At the exit from Grodzki Street near the Cathedral is the Zamoyski Palace, rebuilt in the 18th century in the baroque style. A statue of Jan Zamoyski stands in front of the palace, and a former armoury, coach houses and stables are located nearby.
A baroque Franciscan Church, one of the most magnificent 17th century churches in Poland, can be found on Staszica Street. It was founded in 1637 by Tomasz Zamoyski, Hetman of the Zamoyski Family Entail. Much of its splendour was lost during reconstructions. Only a few of its stonemasonry gems – Corinthian pilasters and a baroque portal – have remained intact on its western wall.
The early 17th century synagogue located at Zamenhof Street is one of the most beautiful and best preserved late Renaissance Jewish temples in Poland. A unique stone portal leads to the great prayer hall. The Torah Ark, an ornamental closet containing Torah scrolls, has also remained intact. The walls and vaults of the synagogue are richly decorated with stucco and marbling featuring oculi and mural paintings with inscriptions in Hebrew and the tree of life. An 18th-century mikveh containing a basin for ritual cleansing inside is situated near the synagogue.

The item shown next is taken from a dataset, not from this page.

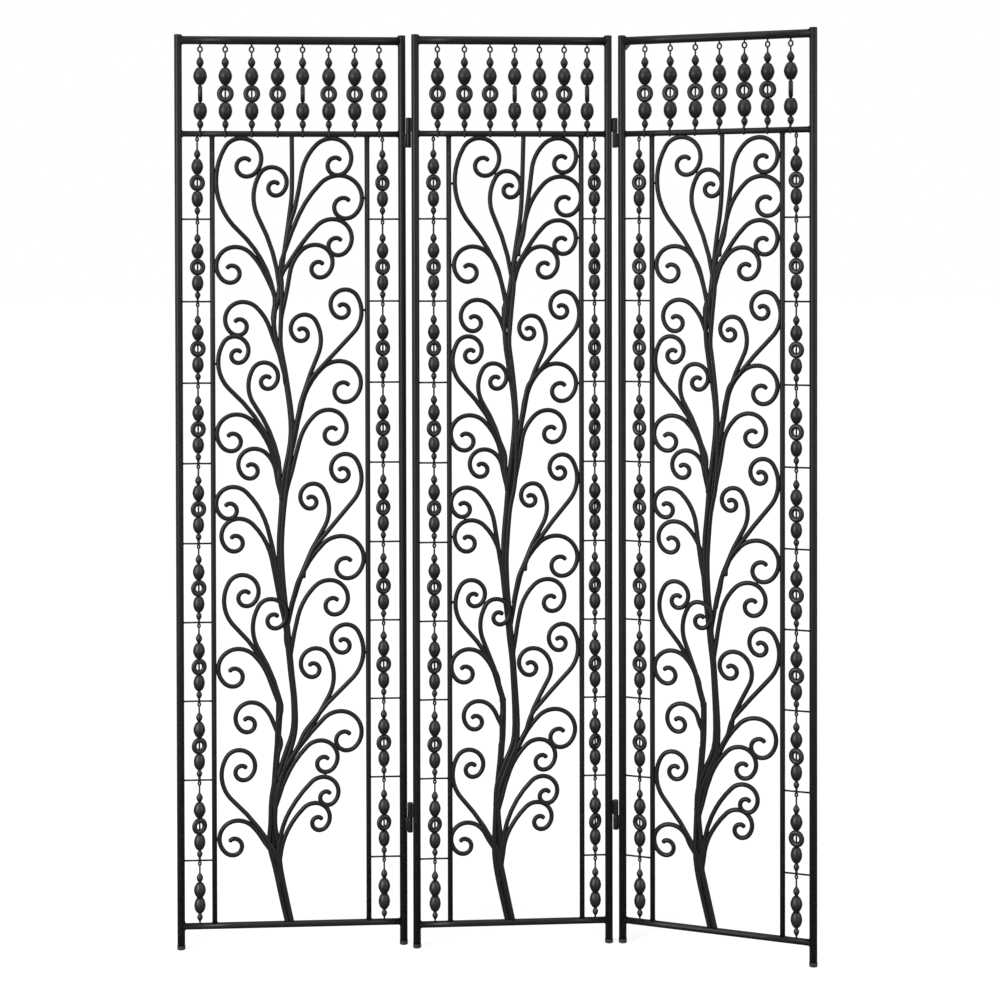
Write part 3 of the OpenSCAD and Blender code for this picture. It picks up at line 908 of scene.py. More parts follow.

Fortifications with gates, some of which are called Lublin, Lwow, Stara and Szczerbska, were built in early 17th century. Thanks to the fortifications, the Zamosc fortress was unconquerable for two successive centuries. Zamosc fought off a siege by Tatar and Cossack armies in 1648, the Swedish army in 1656, and György Rákóczi II’s army in 1657. The painstakingly reconstructed complex of bastions, curtains and moats with water has not changed in appearance since the day it was built by Bernard Morando and Angelo dell’ Aqua.
Zamosc was added to the UNESCO World Heritage List in 1992.